Buharkent’te bir fıkranın içindeki garip hallerden birinin içindeyiz. Komşunun evinde yaşayıp, kendi evine kahve içmeye gelen bir belediye başkanı yetmezmiş gibi, bir de onun beraberindekilerin yağ gibi suyun üstüne çıkan halleri ile uğraşıyoruz.

Yıllardır parçası oldukları sarayın saltanat kayığında keyif çatanlar, saltanat-taht benzetmeleri yapmış.

Konuşmak için konuşunca olacağı da budur zaten. “Deveye boynun eğri, demişler; nerem doğru ki, demiş” bunlarınki de o misal hiçbir yeri doğru değil.

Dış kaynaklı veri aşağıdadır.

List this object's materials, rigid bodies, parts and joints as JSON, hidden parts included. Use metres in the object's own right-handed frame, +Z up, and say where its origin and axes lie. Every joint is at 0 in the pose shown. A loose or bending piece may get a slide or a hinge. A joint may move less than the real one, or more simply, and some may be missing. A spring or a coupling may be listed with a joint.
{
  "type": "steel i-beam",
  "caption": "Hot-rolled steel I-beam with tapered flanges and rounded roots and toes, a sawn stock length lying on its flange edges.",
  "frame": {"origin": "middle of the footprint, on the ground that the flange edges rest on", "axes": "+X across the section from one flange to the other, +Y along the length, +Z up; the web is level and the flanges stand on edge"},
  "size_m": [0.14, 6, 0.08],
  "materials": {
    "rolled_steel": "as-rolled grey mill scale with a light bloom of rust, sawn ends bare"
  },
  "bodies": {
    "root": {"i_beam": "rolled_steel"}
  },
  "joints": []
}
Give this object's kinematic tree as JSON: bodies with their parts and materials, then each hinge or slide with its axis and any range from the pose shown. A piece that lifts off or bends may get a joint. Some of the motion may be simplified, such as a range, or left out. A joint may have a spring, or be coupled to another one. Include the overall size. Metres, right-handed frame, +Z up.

Gerçi geçen gün dili çözülmüş “Kısa Süreli Çalışma Ödeneği adı altında hükümetimiz bir destek verdi. Nedir bu? Ücretsiz izne ayrıl, ücret tahakkuk etmesin size. Size sigorta primi de tahakkuk etmesin. Ben de bu işçiye ayda 1168 lira, damga vergisi kesildikten sonra rakam budur. Yazıktır. Aydın Efeler’de yaşadığını düşünelim bir işçinin. Ev kiraları nerelerde? 1168 lirayla bir kişi ev kirasını mı ödeyecek, ekmek mi alacak? İnsanları bu duruma getirmeye gerek yok.” Diyerek isyan etmiş mensubu bulunduğu iktidara.

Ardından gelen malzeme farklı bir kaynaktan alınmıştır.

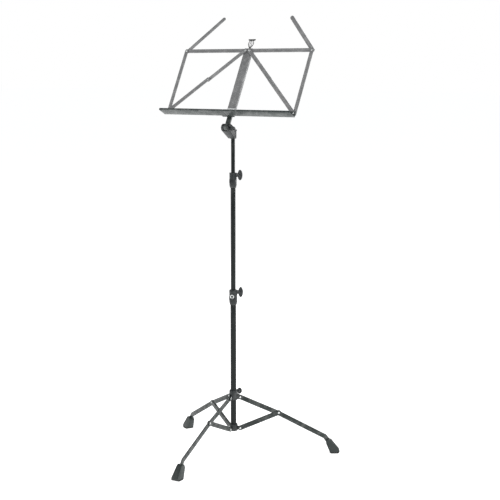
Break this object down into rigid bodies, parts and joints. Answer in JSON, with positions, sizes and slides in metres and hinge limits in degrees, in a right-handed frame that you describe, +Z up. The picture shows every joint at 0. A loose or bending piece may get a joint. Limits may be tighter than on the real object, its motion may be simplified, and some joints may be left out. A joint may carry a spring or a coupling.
{
  "type": "music stand",
  "caption": "Folding orchestra music stand: tripod with sliding collar, telescoping pole, tilting head and a folding flat-bar desk with a tray and page arms.",
  "frame": {"origin": "on the floor, under the pole's centre line", "axes": "+Z up the pole; +X across the desk; the desk faces -Y"},
  "size_m": [0.5833, 0.5257, 1.3461],
  "materials": {
    "black_coat": "satin powder coat",
    "desk_coat": "satin powder coat",
    "black_plastic": "fine moulded texture",
    "zinc": "zinc plate",
    "foot_plastic": "moulded"
  },
  "bodies": {
    "base": {"lower_tube": "black_coat", "base_hub": "black_coat", "lower_clamp": "black_plastic", "hub_rivet_front": "zinc", "hub_rivet_right": "zinc", "hub_rivet_left": "zinc"},
    "lower_clamp_screw": {"lower_clamp_screw": "black_plastic"},
    "collar": {"leg_collar": "black_plastic", "collar_rivet_front": "zinc", "collar_rivet_right": "zinc", "collar_rivet_left": "zinc"},
    "collar_screw": {"collar_screw": "black_plastic"},
    "middle_section": {"middle_tube": "black_coat", "upper_clamp": "black_plastic"},
    "upper_clamp_screw": {"upper_clamp_screw": "black_plastic"},
    "upper_section": {"upper_tube": "black_coat"},
    "head": {"desk_head": "black_plastic", "tilt_nut": "zinc"},
    "tilt_knob": {"tilt_knob": "black_plastic"},
    "desk": {"desk_column": "desk_coat", "desk_stem": "black_plastic", "tray_bracket": "black_plastic", "clip_plate": "desk_coat", "top_rivet_left": "zinc", "top_rivet_right": "zinc", "tray_rivet_left": "zinc", "tray_rivet_right": "zinc"},
    "page_clip": {"page_clip": "black_coat"},
    "brace_front": {"brace_front": "black_coat", "knee_rivet_front": "zinc"},
    "leg_front": {"leg_front": "black_coat", "foot_front": "foot_plastic"},
    "brace_right": {"brace_right": "black_coat", "knee_rivet_right": "zinc"},
    "leg_right": {"leg_right": "black_coat", "foot_right": "foot_plastic"},
    "brace_left": {"brace_left": "black_coat", "knee_rivet_left": "zinc"},
    "leg_left": {"leg_left": "black_coat", "foot_left": "foot_plastic"},
    "tray_left": {"tray_left": "desk_coat", "arm_rivet_left": "zinc"},
    "arm_left": {"arm_left": "desk_coat", "corner_rivet_left": "zinc"},
    "top_bar_left": {"top_bar_left": "desk_coat"},
    "ear_left": {"ear_left": "desk_coat"},
    "upper_stay_left": {"upper_stay_left": "desk_coat", "elbow_stud_left": "zinc"},
    "lower_stay_left": {"lower_stay_left": "desk_coat", "elbow_rivet_left": "zinc"},
    "tray_right": {"tray_right": "desk_coat", "arm_rivet_right": "zinc"},
    "arm_right": {"arm_right": "desk_coat", "corner_rivet_right": "zinc"},
    "top_bar_right": {"top_bar_right": "desk_coat"},
    "ear_right": {"ear_right": "desk_coat"},
    "upper_stay_right": {"upper_stay_right": "desk_coat", "elbow_stud_right": "zinc"},
    "lower_stay_right": {"lower_stay_right": "desk_coat", "elbow_rivet_right": "zinc"}
  },
  "joints": [
    {"name": "tripod_fold", "type": "hinge", "parent": "base", "child": "brace_front", "pos_m": [0.00146, -0.02095, 0.0785], "axis": [-0.9976, -0.0698, 0], "range_deg": [0, 58]},
    {"name": "leg_front_knee", "type": "hinge", "parent": "brace_front", "child": "leg_front", "pos_m": [0.00985, -0.14085, 0.12804], "axis": [-0.9976, -0.0698, 0], "range_deg": [-116, 0]},
    {"name": "brace_right_fold", "type": "hinge", "parent": "base", "child": "brace_right", "pos_m": [0.01741, 0.01174, 0.0785], "axis": [0.5592, -0.829, 0], "range_deg": [0, 58]},
    {"name": "leg_right_knee", "type": "hinge", "parent": "brace_right", "child": "leg_right", "pos_m": [0.11705, 0.07895, 0.12804], "axis": [0.5592, -0.829, 0], "range_deg": [-116, 0]},
    {"name": "brace_left_fold", "type": "hinge", "parent": "base", "child": "brace_left", "pos_m": [-0.01887, 0.00921, 0.0785], "axis": [0.4384, 0.8988, 0], "range_deg": [0, 58]},
    {"name": "leg_left_knee", "type": "hinge", "parent": "brace_left", "child": "leg_left", "pos_m": [-0.1269, 0.06189, 0.12804], "axis": [0.4384, 0.8988, 0], "range_deg": [-116, 0]},
    {"name": "collar_slide_link", "type": "hinge", "parent": "leg_front", "child": "collar", "pos_m": [0.00146, -0.02095, 0.17758], "axis": [-0.9976, -0.0698, 0], "range_deg": [0, 58]},
    {"name": "collar_screw_turn", "type": "hinge", "parent": "collar", "child": "collar_screw", "pos_m": [0.00939, 0.01766, 0.19508], "axis": [0.4695, 0.8829, 0], "continuous": true},
    {"name": "lower_clamp_screw_turn", "type": "hinge", "parent": "base", "child": "lower_clamp_screw", "pos_m": [0.01638, 0.01147, 0.5085], "axis": [0.8192, 0.5736, 0], "continuous": true},
    {"name": "middle_tube_slide", "type": "slide", "parent": "base", "child": "middle_section", "axis": [0, 0, 1], "range_m": [-0.31, 0.02]},
    {"name": "upper_clamp_screw_turn", "type": "hinge", "parent": "middle_section", "child": "upper_clamp_screw", "pos_m": [0.01638, 0.01147, 0.8685], "axis": [0.8192, 0.5736, 0], "continuous": true},
    {"name": "upper_tube_slide", "type": "slide", "parent": "middle_section", "child": "upper_section", "axis": [0, 0, 1], "range_m": [-0.1, 0.23]},
    {"name": "head_turn", "type": "hinge", "parent": "upper_section", "child": "head", "pos_m": [0, 0, 0.989], "axis": [0, 0, 1], "continuous": true},
    {"name": "tilt_knob_turn", "type": "hinge", "parent": "head", "child": "tilt_knob", "pos_m": [0.02, -0.032, 1.0125], "axis": [1, 0, 0], "continuous": true},
    {"name": "desk_tilt", "type": "hinge", "parent": "head", "child": "desk", "pos_m": [0, -0.032, 1.0125], "axis": [1, 0, 0], "range_deg": [-50, 27]},
    {"name": "page_clip_flex", "type": "hinge", "parent": "desk", "child": "page_clip", "pos_m": [0, 0.08984, 1.25042], "axis": [-1, 0, 0], "range_deg": [0, 30], "stiffness_Nm_per_rad": 0.06},
    {"name": "tray_left_fold", "type": "hinge", "parent": "desk", "child": "tray_left", "pos_m": [-0.0072, -0.01549, 1.05459], "axis": [0, 0.891, -0.454], "range_deg": [0, 90]},
    {"name": "arm_left_turn", "type": "hinge", "parent": "tray_left", "child": "arm_left", "pos_m": [-0.231, -0.01549, 1.05459], "axis": [0, 0.891, -0.454], "range_deg": [-90, 0]},
    {"name": "top_bar_left_turn", "type": "hinge", "parent": "desk", "child": "top_bar_left", "pos_m": [-0.0072, 0.07971, 1.24144], "axis": [0, 0.891, -0.454], "range_deg": [0, 90]},
    {"name": "upper_stay_left_turn", "type": "hinge", "parent": "desk", "child": "upper_stay_left", "pos_m": [-0.0072, 0.07971, 1.24144], "axis": [0, 0.891, -0.454], "range_deg": [-46.91, 0]},
    {"name": "lower_stay_left_turn", "type": "hinge", "parent": "tray_left", "child": "lower_stay_left", "pos_m": [-0.231, -0.01549, 1.05459], "axis": [0, 0.891, -0.454], "range_deg": [0, 43.19]},
    {"name": "ear_left_turn", "type": "hinge", "parent": "top_bar_left", "child": "ear_left", "pos_m": [-0.231, 0.07971, 1.24144], "axis": [0, 0.891, -0.454], "range_deg": [-90, 46.7]},
    {"name": "tray_right_fold", "type": "hinge", "parent": "desk", "child": "tray_right", "pos_m": [0.0072, -0.01549, 1.05459], "axis": [0, -0.891, 0.454], "range_deg": [0, 90]},
    {"name": "arm_right_turn", "type": "hinge", "parent": "tray_right", "child": "arm_right", "pos_m": [0.231, -0.01549, 1.05459], "axis": [0, -0.891, 0.454], "range_deg": [-90, 0]},
    {"name": "top_bar_right_turn", "type": "hinge", "parent": "desk", "child": "top_bar_right", "pos_m": [0.0072, 0.07971, 1.24144], "axis": [0, -0.891, 0.454], "range_deg": [0, 90]},
    {"name": "upper_stay_right_turn", "type": "hinge", "parent": "desk", "child": "upper_stay_right", "pos_m": [0.0072, 0.07971, 1.24144], "axis": [0, -0.891, 0.454], "range_deg": [-46.91, 0]},
    {"name": "lower_stay_right_turn", "type": "hinge", "parent": "tray_right", "child": "lower_stay_right", "pos_m": [0.231, -0.01549, 1.05459], "axis": [0, -0.891, 0.454], "range_deg": [0, 43.19]},
    {"name": "ear_right_turn", "type": "hinge", "parent": "top_bar_right", "child": "ear_right", "pos_m": [0.231, 0.07971, 1.24144], "axis": [0, -0.891, 0.454], "range_deg": [-90, 46.7]}
  ],
  "couplings": [
    {"joint": "leg_front_knee", "follows": "tripod_fold", "ratio": -2},
    {"joint": "brace_right_fold", "follows": "tripod_fold", "ratio": 1},
    {"joint": "leg_right_knee", "follows": "tripod_fold", "ratio": -2},
    {"joint": "brace_left_fold", "follows": "tripod_fold", "ratio": 1},
    {"joint": "leg_left_knee", "follows": "tripod_fold", "ratio": -2},
    {"joint": "collar_slide_link", "follows": "tripod_fold", "ratio": 1},
    {"joint": "arm_left_turn", "follows": "tray_left_fold", "ratio": -1},
    {"joint": "top_bar_left_turn", "follows": "tray_left_fold", "ratio": 1},
    {"joint": "upper_stay_left_turn", "follows": "tray_left_fold", "ratio": -0.5207},
    {"joint": "lower_stay_left_turn", "follows": "tray_left_fold", "ratio": 0.4793},
    {"joint": "arm_right_turn", "follows": "tray_right_fold", "ratio": -1},
    {"joint": "top_bar_right_turn", "follows": "tray_right_fold", "ratio": 1},
    {"joint": "upper_stay_right_turn", "follows": "tray_right_fold", "ratio": -0.5207},
    {"joint": "lower_stay_right_turn", "follows": "tray_right_fold", "ratio": 0.4793}
  ]
}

Bakın size defaatlerce sorduk saltanatı ama tık ses yok. Aydın Büyükşehir Belediyesi AKP grup sözcüsünün eşi, bir çiftçi birliğinde müdür olarak çalışırken, sözcünün orada tüplerini istiflemesi etik midir? Buraya ayda kaç lira ödüyor acaba kira olarak? Neden kendine bir depo tutmuyor? Başka vatandaşlarımızda istese orayı depo olarak kullanabilirler mi? Bu sorular hep cevapsız.

Sarayın saltanat kayığında lale devri yaşayan beyler halkın sorunları nelerdir bilmez, esnaf ne halde bilmez, çiftçi ne halde hiç bilmez. Biz biliyoruz ki Aydınlı her daim yanında olan gururumuz Özlem Başkanın yanındadır. Sizin boşa çabalarınız görev süreniz kadar olur. Sonra silinip gideceksiniz haberiniz olsun.

Bu arada vatandaşlarımız su parasından fazla gelen katı atık paralarından çok rahatsız onu da size söyleyeyim. Gerçi sizin pek umurunuzda değil böyle şeyler ama…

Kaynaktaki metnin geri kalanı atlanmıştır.